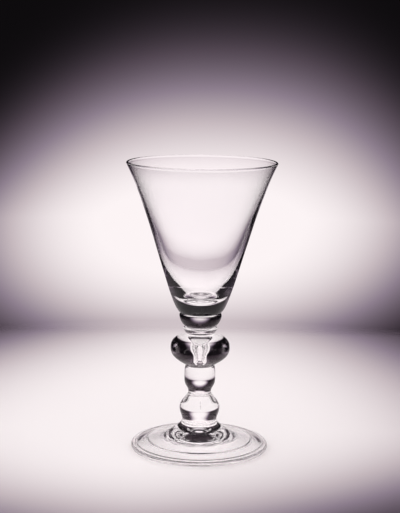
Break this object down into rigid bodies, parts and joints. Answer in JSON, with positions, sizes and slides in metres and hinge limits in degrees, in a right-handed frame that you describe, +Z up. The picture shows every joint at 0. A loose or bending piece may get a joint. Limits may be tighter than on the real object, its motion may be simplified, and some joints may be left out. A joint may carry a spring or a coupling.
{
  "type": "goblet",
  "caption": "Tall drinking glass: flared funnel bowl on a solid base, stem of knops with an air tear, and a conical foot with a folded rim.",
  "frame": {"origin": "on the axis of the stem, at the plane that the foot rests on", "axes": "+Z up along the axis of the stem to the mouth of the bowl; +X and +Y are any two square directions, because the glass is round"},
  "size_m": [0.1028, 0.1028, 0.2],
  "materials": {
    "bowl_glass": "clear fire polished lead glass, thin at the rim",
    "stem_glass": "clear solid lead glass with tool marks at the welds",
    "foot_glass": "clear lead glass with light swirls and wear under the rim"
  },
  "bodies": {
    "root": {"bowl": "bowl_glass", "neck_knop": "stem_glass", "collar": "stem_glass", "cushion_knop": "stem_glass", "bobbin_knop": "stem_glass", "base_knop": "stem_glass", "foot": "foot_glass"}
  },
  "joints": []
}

● ● ● ● ● ● ●

(Given problem)
Your task is to reproduce the whole listing exactly.

(Completed task)
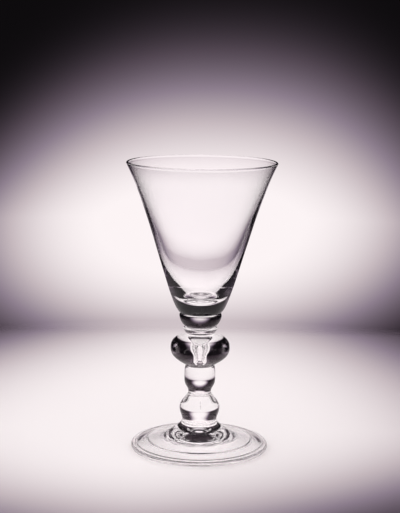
Break this object down into rigid bodies, parts and joints. Answer in JSON, with positions, sizes and slides in metres and hinge limits in degrees, in a right-handed frame that you describe, +Z up. The picture shows every joint at 0. A loose or bending piece may get a joint. Limits may be tighter than on the real object, its motion may be simplified, and some joints may be left out. A joint may carry a spring or a coupling.
{
  "type": "goblet",
  "caption": "Tall drinking glass: flared funnel bowl on a solid base, stem of knops with an air tear, and a conical foot with a folded rim.",
  "frame": {"origin": "on the axis of the stem, at the plane that the foot rests on", "axes": "+Z up along the axis of the stem to the mouth of the bowl; +X and +Y are any two square directions, because the glass is round"},
  "size_m": [0.1028, 0.1028, 0.2],
  "materials": {
    "bowl_glass": "clear fire polished lead glass, thin at the rim",
    "stem_glass": "clear solid lead glass with tool marks at the welds",
    "foot_glass": "clear lead glass with light swirls and wear under the rim"
  },
  "bodies": {
    "root": {"bowl": "bowl_glass", "neck_knop": "stem_glass", "collar": "stem_glass", "cushion_knop": "stem_glass", "bobbin_knop": "stem_glass", "base_knop": "stem_glass", "foot": "foot_glass"}
  },
  "joints": []
}